Why do all the swell tracking open ocean buoys lack a damn $tide variable???? That is what is throwing off my personal equations. I have it down to where I can mathematically, for the most part, indicate, based on current wave heights how much smaller the waves will get based on the tide... But without a working $tide variable being output from the buoy, I can't link it. I have certain variables pulling from other buoys, but I have not figured out how to use PHP to load a data variable from a separate buoy and incorporate it into my algorithms... I can display the tide, using a separate php file and a small iframe, but why all the swell related buoys lack the tide variable is beyond me... It would make my life way easier, cause then I could really put myself on cruise control and trust the data that I have created wholeheartedly. Here is an image clip of some of my code. Its actually about 3200 lines of code. A lot of it is repetetive, but it filters fetch, swell angle, wind direction, wind speed, swell period, blah blah and it channels everything into different coordinate that are ideal for my location, thus filtering the data differently.... Its basically artificial intelligence that will translate ALL of the buoy data and give you EXACTLY what you need. Everyone can look at the data and say, okay, its 5feet at 8 seconds from the SSE and say, okay, this is what it SHOULD be like. My code actually cross references swell events of the past. Windows in which I have structured the filtering to show what angles are ideal and what translates into larger or smaller surf than anticipated by general buoy data. Basically, I have gotten it SPOT on, except for the tide... FOrecasting is different. THis is just a program I wrote that will tell you the EXACT conditions of the surf. Live. It will tell you exactly how big the wave faces are, what the texture is and how consistent it is. And to date, its 100% accurate.
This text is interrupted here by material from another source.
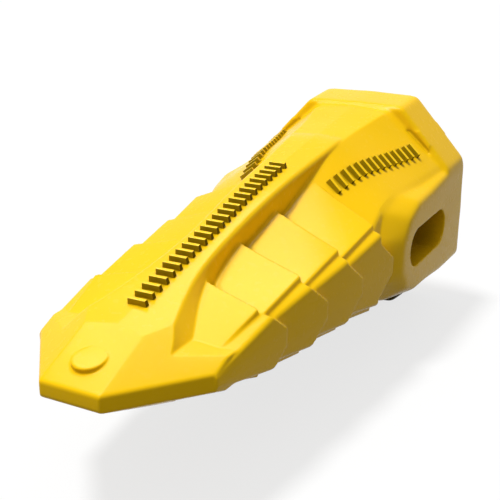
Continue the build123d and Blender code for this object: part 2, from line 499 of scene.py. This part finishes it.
def slot_box(size, room):
    """Box round the slot's mouth on one side, with this much room along it and up and down."""
    along, up = room
    half = size.slot_half + up
    return (
        (size.slot_rear - along, size.slot_inner, -half),
        (size.slot_front + along, cad_bounds[1][1] + MARGIN, half),
    )


def squeeze_slot(skin, size):
    """Join the skin's loose faces, and bring the slot's upper and lower rim together."""
    bpy.ops.object.mode_set(mode="EDIT")
    bpy.ops.mesh.select_all(action="SELECT")
    bpy.ops.mesh.remove_doubles(threshold=0.00001)
    bpy.ops.mesh.select_mode(type="VERT")
    select_corners(skin, *slot_box(size, size.slot_rim))
    bpy.ops.transform.resize(value=(1, 1, size.slot_squeeze), center_override=(0, 0, 0))
    bpy.ops.object.mode_set(mode="OBJECT")


def round_collar(skin, size):
    """Round the collar and the pads by further smoothing, but not the slot."""
    behind, below = cad_bounds[0][0] - MARGIN, cad_bounds[0][2] - MARGIN
    outside, above = cad_bounds[1][1] + MARGIN, cad_bounds[1][2] + MARGIN
    spared = slot_box(size, size.slot_spared)
    group = skin.vertex_groups.new(name="round_edges")
    bpy.ops.object.mode_set(mode="EDIT")
    bpy.ops.mesh.select_mode(type="VERT")
    for low, high in (
        ((behind, size.pad_inner, -size.pad_half), (size.pad_front, outside, size.pad_half)),
        ((behind, 0, size.collar_top), (size.collar_front, outside, above)),
        ((behind, 0, below), (size.collar_front, outside, -size.pad_half)),
    ):
        select_corners(skin, low, high, spared)
        bpy.ops.object.vertex_group_assign()
    bpy.ops.object.mode_set(mode="OBJECT")
    modify(skin, "SMOOTH", factor=0.5, iterations=size.rounding, vertex_group=group.name)


def make_bar(size):
    """One plain bar, 1 m long, that stands on Z = 0 with its foot below and slopes in to its top."""
    bpy.ops.object.select_all(action="DESELECT")
    bpy.ops.mesh.primitive_cube_add(size=1)
    bar = bpy.context.object
    bar.name = "bar_model"
    bar.scale = (size.width, 1, size.height + size.sink)
    bar.location.z = (size.height - size.sink) / 2
    bpy.ops.object.transform_apply(location=True, rotation=True, scale=True)
    bpy.ops.object.mode_set(mode="EDIT")
    select_faces(bar, lambda normal: normal.z > FACING)
    bpy.ops.transform.resize(
        value=(size.top_width, size.top_length, 1), center_override=(0, 0, size.height),
    )
    bpy.ops.mesh.select_all(action="SELECT")
    bpy.ops.mesh.bevel(offset=size.edge, segments=2, affect="EDGES")
    bpy.ops.object.mode_set(mode="OBJECT")
    return bar


def place_bars(model, name, row, way, count, length):
    """Copies of the bar, evenly spaced along a row, each seated on the casting under it."""
    tooth = frame["nodes"][NODE]
    first, last = (Vector((*point, 0)) for point in row)
    up = Vector(way).normalized()
    side = up.cross(first - last).normalized()
    ahead = side.cross(up)
    over_tooth = Vector((0, 0, 2 * cad_bounds[1][2]))
    for number in range(count):
        above = first.lerp(last, number / (count - 1)) + over_tooth
        hit, seat = tooth.ray_cast(above, (0, 0, -1))[:2]
        if not hit:
            raise RuntimeError("a raised bar has no casting under it")
        only(model)
        bpy.ops.object.duplicate()
        item = bpy.context.object
        item.name = f"{name}_bar_{number + 1:02d}"
        item.matrix_world = (
            Matrix.Translation(seat) @ Matrix((ahead, side, up)).transposed().to_4x4()
            @ Matrix.Diagonal((1, length, 1, 1))
        )
        bpy.ops.object.transform_apply(location=True, rotation=True, scale=True)


class TOOTH_OT_raised_bars(bpy.types.Operator):
    """Model one plain bar with sloping sides, and set copies along the rib and both flanks"""

    bl_idname = "tooth.raised_bars"
    bl_label = "Raised bars"

    def execute(self, context):
        size = context.scene.tooth_bars
        model = make_bar(size)
        rib = (size.rib_from, size.rib_to)
        place_bars(model, "rib", rib, size.rib_way, size.rib_count, size.rib_length)
        ways = [Vector(size.rib_way).normalized()]
        for name, flip in (("left", Vector((1, 1, 1))), ("right", Vector((1, -1, 1)))):
            flank = [Vector(point) * flip.xy for point in (size.flank_from, size.flank_to)]
            way = Vector(size.flank_way) * flip
            place_bars(model, name, flank, way, size.flank_count, size.flank_length)
            ways.append(way.normalized())
        only(model)
        bpy.ops.object.delete()
        only(*(item for item in bpy.data.objects if "_bar_" in item.name))
        bpy.ops.object.join()
        bars = context.object
        bars.name = "raised_bars"
        bars.data.name = "raised_bars"
        bpy.ops.object.shade_smooth_by_angle(angle=math.radians(30))
        enamel = context.scene.tooth_enamel
        # The bars' tops get the enamel colour. Their walls get the painted shade colour, which is
        # painted shade rather than a different paint.
        for name, colour in (
            ("bar_enamel", enamel.colour),
            ("bar_wall_enamel", enamel.painted_shade_colour),
        ):
            bars.data.materials.append(enamel_material(name, enamel, colour))
        # Every face that doesn't face its bar's way is a wall, and takes the painted shade material.
        bpy.ops.object.mode_set(mode="EDIT")
        select_faces(bars, lambda normal: max(normal.dot(way) for way in ways) < FACING)
        bars.active_material_index = 1
        bpy.ops.object.material_slot_assign()
        bpy.ops.object.mode_set(mode="OBJECT")
        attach(bars, "root")
        return {"FINISHED"}


class TOOTH_OT_casting(bpy.types.Operator):
    """Make the casting's skin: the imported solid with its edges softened, under yellow enamel"""

    bl_idname = "tooth.casting"
    bl_label = "Casting"

    def execute(self, context):
        size = context.scene.tooth_casting
        only(frame["nodes"][NODE])
        bpy.ops.object.duplicate()
        skin = context.object
        skin.name = "cast_tooth"
        skin.data.name = "cast_tooth"
        squeeze_slot(skin, size)
        modify(skin, "REMESH", mode="VOXEL", voxel_size=size.voxel)
        modify(skin, "SMOOTH", factor=0.5, iterations=size.soften)
        round_collar(skin, size)
        modify(skin, "DECIMATE", ratio=min(1.0, size.triangles / (2 * len(skin.data.polygons))))
        bpy.ops.object.shade_smooth()
        skin.data.materials.clear()
        enamel = context.scene.tooth_enamel
        skin.data.materials.append(enamel_material("yellow_enamel", enamel, enamel.colour))
        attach(skin, "root")
        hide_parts(NODE)
        return {"FINISHED"}


def background_rays(tree):
    """1 for the rays that should see the background, 0 for those that only light the object."""
    path = tree.nodes.new("ShaderNodeLightPath")
    total = path.outputs["Is Camera Ray"]
    for name in ("Is Glossy Ray", "Is Transmission Ray"):
        most = tree.nodes.new("ShaderNodeMath")
        most.operation = "MAXIMUM"
        tree.links.new(total, most.inputs[0])
        tree.links.new(path.outputs[name], most.inputs[1])
        total = most.outputs["Value"]
    return total


def mix_shaders(tree, share, first, second):
    """Mix two shaders; the share of the second is a socket or a number."""
    node = tree.nodes.new("ShaderNodeMixShader")
    if isinstance(share, bpy.types.NodeSocket):
        tree.links.new(share, node.inputs[0])
    else:
        node.inputs[0].default_value = share
    tree.links.new(first, node.inputs[1])
    tree.links.new(second, node.inputs[2])
    return node.outputs["Shader"]


def floor_material(stage):
    """Pale floor that shows white to the camera and in the gloss, and throws little light up."""
    material = bpy.data.materials.new("pale_floor")
    material.use_nodes = True
    tree = material.node_tree
    seen = tree.nodes["Principled BSDF"]
    seen.inputs["Base Color"].default_value = grey(stage.floor_seen)
    seen.inputs["Roughness"].default_value = 1.0
    seen.inputs["Specular IOR Level"].default_value = 0.0
    unseen = add_node(tree, "ShaderNodeBsdfDiffuse", Color=grey(stage.floor_unseen))
    glow = add_node(tree, "ShaderNodeEmission", Strength=1.0)
    pale = mix_shaders(tree, stage.floor_glow, seen.outputs["BSDF"], glow.outputs["Emission"])
    surface = mix_shaders(tree, background_rays(tree), unseen.outputs["BSDF"], pale)
    tree.links.new(surface, tree.nodes["Material Output"].inputs["Surface"])
    return material


def add_lamp(kind, name, place, aim, **values):
    """Add a lamp that points at a place."""
    bpy.ops.object.light_add(type=kind, location=place)
    lamp = bpy.context.object
    lamp.name = name
    lamp.rotation_euler = (Vector(aim) - Vector(place)).to_track_quat("-Z", "Y").to_euler()
    for key, value in values.items():
        setattr(lamp.data, key, value)
    return lamp


class TOOTH_OT_stage(bpy.types.Operator):
    """Set the floor, the world, the lamps and the camera"""

    bl_idname = "tooth.stage"
    bl_label = "Stage"

    def execute(self, context):
        stage = context.scene.tooth_stage
        length = cad_bounds[1][0]
        bpy.ops.object.select_all(action="DESELECT")
        bpy.ops.mesh.primitive_plane_add(
            size=stage.floor_size, location=(0, 0, cad_bounds[0][2]),
        )
        floor = context.object
        floor.name = "floor"
        bpy.ops.object.transform_apply(location=True, rotation=True, scale=True)
        floor.data.materials.append(floor_material(stage))

        world = bpy.data.worlds.new("studio")
        context.scene.world = world
        world.use_nodes = True
        tree = world.node_tree
        back = tree.nodes["Background"]
        strength = spread(tree, background_rays(tree), (0.0, 1.0), (stage.fill, 1.0))
        tree.links.new(strength, back.inputs["Strength"])
        back.inputs["Color"].default_value = grey(1)

        middle = Vector((length / 2, 0, 0))
        add_lamp(
            "SUN", "key_lamp", middle + Vector(stage.key_from), middle,
            energy=stage.key_strength, angle=stage.key_width,
        )
        card = add_lamp(
            "AREA", "gloss_card", stage.card_at, (stage.card_aim * length, 0, 0),
            energy=stage.card_power, size=stage.card_size,
        )
        card.visible_diffuse = False

        bpy.ops.object.camera_add(location=stage.camera_at)
        camera = context.object
        camera.data.lens = stage.lens
        camera.data.sensor_width = stage.sensor
        camera.data.clip_end = stage.far
        camera.rotation_euler = (
            math.pi / 2 - stage.camera_elevation, 0, math.pi / 2 + stage.camera_azimuth,
        )
        context.scene.camera = camera
        context.scene.view_settings.view_transform = "Standard"
        return {"FINISHED"}


class TOOTH_PT_panel(bpy.types.Panel):
    """Settings, and the steps that finish the tooth in order"""

    bl_idname = "TOOTH_PT_panel"
    bl_label = "Bucket Tooth"
    bl_space_type = "VIEW_3D"
    bl_region_type = "UI"
    bl_category = "Tooth"

    def draw(self, context):
        for group in SETTINGS:
            box = self.layout.box()
            settings = getattr(context.scene, group)
            for name in settings.__annotations__:
                box.prop(settings, name)
        for step in STEPS:
            self.layout.operator(step.bl_idname)


SETTINGS = {
    "tooth_bars": ToothBarSettings,
    "tooth_casting": ToothCastingSettings,
    "tooth_enamel": ToothEnamelSettings,
    "tooth_stage": ToothStageSettings,
}
STEPS = (TOOTH_OT_raised_bars, TOOTH_OT_casting, TOOTH_OT_stage)
CLASSES = (*SETTINGS.values(), *STEPS, TOOTH_PT_panel)


def register():
    for item in CLASSES:
        bpy.utils.register_class(item)
    for name, group in SETTINGS.items():
        setattr(bpy.types.Scene, name, PointerProperty(type=group))


def unregister():
    for name in SETTINGS:
        delattr(bpy.types.Scene, name)
    for item in reversed(CLASSES):
        bpy.utils.unregister_class(item)


def main():
    register()
    bpy.ops.tooth.raised_bars()
    bpy.ops.tooth.casting()
    bpy.ops.tooth.stage()


if __name__ == "__main__":
    main()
And that is just a couple line of the Wind Data filtering. It will calculate drift and current based on windspeed, direction, swell direction etc... That is just the tip of the iceberg setting up the wind direction variables so when they are cross references with the swell angle it will tell you if its sideshore, offshore, clean, victory at sea etc.
WOW!! REALLY!? Oh wow.... Thank you so much for telling me about block island buoy station 44097 that I clearly mentioned BEFORE, Thank you so much. I never knew about that one. Very few people know about that in ri....you know it actually is listed on the ri forecast page on swellinfo....go figure. You're really a treasure of information. Oh and just so you know genius, all the other ones in the "bay" are not in open ocean water. They have about as much wave action as Quonset point. This really is a clown show on here filled with arrogant beginners and veteran keyboard commanders.
Never seen anyone on this board fire away at everyone and anyone. Some of the dudes he's blowing up on are smart, down to earth braddahs that no one has problems with here ever.